• [PROBLEM DESCRIPTION]: Return, word for word, the lines from the line holding "doc.recompute()" through the line holding "if empty is". Include both end lines and no others.

• [RECORDED INFORMATION]:
====
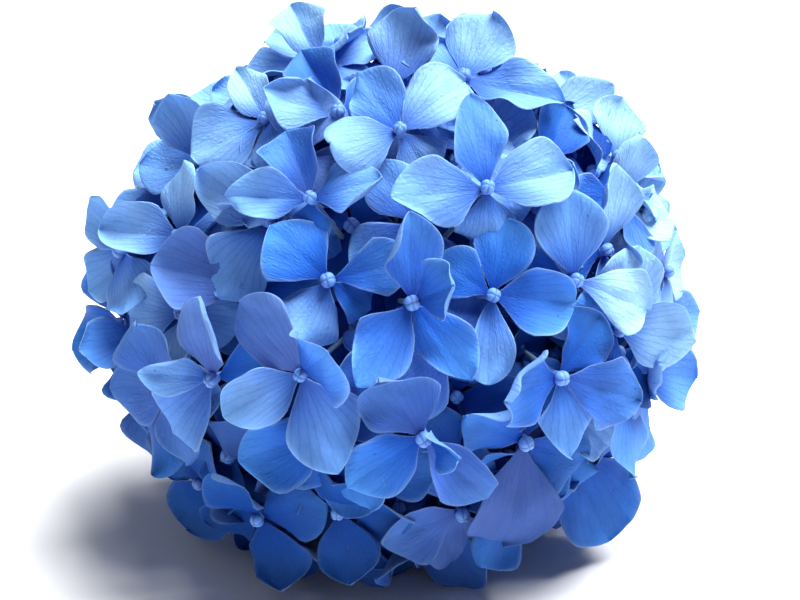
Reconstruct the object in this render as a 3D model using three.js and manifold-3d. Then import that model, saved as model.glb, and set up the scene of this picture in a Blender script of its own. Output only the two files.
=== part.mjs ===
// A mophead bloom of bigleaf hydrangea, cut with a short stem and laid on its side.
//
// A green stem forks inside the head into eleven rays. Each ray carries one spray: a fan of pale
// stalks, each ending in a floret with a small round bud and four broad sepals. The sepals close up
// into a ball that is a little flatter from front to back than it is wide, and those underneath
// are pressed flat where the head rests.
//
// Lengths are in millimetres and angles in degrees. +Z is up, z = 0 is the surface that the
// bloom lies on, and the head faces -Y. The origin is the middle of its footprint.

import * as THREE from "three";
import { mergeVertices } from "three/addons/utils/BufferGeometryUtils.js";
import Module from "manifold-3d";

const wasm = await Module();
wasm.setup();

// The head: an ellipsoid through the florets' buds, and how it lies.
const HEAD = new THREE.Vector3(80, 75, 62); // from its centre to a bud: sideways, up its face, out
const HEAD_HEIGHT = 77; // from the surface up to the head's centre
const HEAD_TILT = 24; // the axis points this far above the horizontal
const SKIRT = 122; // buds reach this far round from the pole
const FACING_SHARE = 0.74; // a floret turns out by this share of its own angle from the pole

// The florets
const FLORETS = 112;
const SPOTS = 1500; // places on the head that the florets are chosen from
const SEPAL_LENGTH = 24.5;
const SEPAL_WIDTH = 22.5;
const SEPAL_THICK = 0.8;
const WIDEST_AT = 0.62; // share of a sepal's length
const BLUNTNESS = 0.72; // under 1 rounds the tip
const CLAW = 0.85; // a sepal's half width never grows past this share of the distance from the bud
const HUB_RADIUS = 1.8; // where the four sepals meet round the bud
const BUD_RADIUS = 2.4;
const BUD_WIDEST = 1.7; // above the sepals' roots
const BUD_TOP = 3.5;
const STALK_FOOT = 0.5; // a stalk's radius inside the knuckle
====
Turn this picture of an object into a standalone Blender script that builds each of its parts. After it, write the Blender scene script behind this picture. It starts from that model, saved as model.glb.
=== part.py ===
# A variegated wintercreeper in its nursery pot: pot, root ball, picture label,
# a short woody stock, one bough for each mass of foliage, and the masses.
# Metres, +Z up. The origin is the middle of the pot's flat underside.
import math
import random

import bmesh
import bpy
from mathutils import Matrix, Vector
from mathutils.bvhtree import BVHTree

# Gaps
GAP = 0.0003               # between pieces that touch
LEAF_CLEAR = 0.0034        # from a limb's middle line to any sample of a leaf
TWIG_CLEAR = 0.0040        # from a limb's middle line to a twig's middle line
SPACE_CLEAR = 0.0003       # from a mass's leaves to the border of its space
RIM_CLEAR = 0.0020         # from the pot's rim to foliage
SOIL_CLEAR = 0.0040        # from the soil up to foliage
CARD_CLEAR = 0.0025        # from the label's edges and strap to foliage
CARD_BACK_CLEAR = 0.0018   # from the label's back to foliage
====
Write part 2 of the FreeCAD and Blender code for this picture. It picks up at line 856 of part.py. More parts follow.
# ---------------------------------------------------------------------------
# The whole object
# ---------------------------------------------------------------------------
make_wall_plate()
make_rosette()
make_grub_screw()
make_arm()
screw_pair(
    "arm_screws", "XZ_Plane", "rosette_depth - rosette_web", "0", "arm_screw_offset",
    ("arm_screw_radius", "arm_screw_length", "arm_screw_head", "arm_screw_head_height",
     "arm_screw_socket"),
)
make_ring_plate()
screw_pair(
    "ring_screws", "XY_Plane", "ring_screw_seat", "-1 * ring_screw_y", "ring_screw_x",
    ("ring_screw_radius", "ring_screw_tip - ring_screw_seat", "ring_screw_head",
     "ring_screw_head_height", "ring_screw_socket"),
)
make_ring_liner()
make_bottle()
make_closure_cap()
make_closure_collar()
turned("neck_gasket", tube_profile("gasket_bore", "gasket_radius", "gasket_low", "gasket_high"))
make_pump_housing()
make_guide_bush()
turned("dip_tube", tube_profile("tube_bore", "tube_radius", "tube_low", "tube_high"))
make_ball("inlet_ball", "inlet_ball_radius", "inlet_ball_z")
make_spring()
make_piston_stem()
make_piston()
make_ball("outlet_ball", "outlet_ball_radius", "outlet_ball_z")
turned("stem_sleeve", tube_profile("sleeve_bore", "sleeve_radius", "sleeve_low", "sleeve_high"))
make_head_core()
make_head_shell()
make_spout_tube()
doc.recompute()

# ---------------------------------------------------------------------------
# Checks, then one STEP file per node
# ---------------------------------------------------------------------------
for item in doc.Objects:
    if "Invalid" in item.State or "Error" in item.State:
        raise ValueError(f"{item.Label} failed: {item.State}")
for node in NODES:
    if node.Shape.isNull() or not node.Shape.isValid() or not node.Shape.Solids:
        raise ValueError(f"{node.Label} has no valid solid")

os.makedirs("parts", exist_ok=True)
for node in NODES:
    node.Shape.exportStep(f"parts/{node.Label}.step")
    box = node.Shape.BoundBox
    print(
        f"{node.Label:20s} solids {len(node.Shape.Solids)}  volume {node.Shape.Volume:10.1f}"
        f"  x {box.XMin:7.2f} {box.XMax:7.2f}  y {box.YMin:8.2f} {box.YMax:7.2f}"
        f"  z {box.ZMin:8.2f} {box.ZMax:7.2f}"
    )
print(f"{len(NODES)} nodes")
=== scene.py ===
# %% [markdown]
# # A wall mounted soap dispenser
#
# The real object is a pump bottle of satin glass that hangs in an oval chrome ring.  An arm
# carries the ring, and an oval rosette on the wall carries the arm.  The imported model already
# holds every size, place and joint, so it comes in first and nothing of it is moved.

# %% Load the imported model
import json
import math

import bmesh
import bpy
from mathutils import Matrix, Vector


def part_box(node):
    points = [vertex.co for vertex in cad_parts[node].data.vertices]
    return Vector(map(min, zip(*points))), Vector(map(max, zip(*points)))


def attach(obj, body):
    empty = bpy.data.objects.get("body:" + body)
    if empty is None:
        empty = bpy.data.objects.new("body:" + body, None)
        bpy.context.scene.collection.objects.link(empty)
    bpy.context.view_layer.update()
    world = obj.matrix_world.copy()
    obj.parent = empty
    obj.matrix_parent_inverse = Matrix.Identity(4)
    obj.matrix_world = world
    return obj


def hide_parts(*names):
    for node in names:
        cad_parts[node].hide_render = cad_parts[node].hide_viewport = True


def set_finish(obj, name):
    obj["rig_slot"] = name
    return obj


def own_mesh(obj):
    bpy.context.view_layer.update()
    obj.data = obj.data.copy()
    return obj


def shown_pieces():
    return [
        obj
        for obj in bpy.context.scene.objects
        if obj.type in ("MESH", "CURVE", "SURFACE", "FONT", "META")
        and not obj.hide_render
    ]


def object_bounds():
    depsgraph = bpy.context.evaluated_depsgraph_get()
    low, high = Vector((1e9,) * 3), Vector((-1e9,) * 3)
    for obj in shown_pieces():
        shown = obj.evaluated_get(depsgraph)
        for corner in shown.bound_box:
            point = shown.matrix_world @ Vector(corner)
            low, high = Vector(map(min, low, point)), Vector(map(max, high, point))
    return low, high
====
• [FINAL ANSWER]:
doc.recompute()

# ---------------------------------------------------------------------------
# Checks, then one STEP file per node
# ---------------------------------------------------------------------------
for item in doc.Objects:
    if "Invalid" in item.State or "Error" in item.State:
        raise ValueError(f"{item.Label} failed: {item.State}")
for node in NODES:
    if node.Shape.isNull() or not node.Shape.isValid() or not node.Shape.Solids:
        raise ValueError(f"{node.Label} has no valid solid")

os.makedirs("parts", exist_ok=True)
for node in NODES:
    node.Shape.exportStep(f"parts/{node.Label}.step")
    box = node.Shape.BoundBox
    print(
        f"{node.Label:20s} solids {len(node.Shape.Solids)}  volume {node.Shape.Volume:10.1f}"
        f"  x {box.XMin:7.2f} {box.XMax:7.2f}  y {box.YMin:8.2f} {box.YMax:7.2f}"
        f"  z {box.ZMin:8.2f} {box.ZMax:7.2f}"
    )
print(f"{len(NODES)} nodes")
=== scene.py ===
# %% [markdown]
# # A wall mounted soap dispenser
#
# The real object is a pump bottle of satin glass that hangs in an oval chrome ring.  An arm
# carries the ring, and an oval rosette on the wall carries the arm.  The imported model already
# holds every size, place and joint, so it comes in first and nothing of it is moved.

# %% Load the imported model
import json
import math

import bmesh
import bpy
from mathutils import Matrix, Vector


def part_box(node):
    points = [vertex.co for vertex in cad_parts[node].data.vertices]
    return Vector(map(min, zip(*points))), Vector(map(max, zip(*points)))


def attach(obj, body):
    empty = bpy.data.objects.get("body:" + body)
    if empty is None:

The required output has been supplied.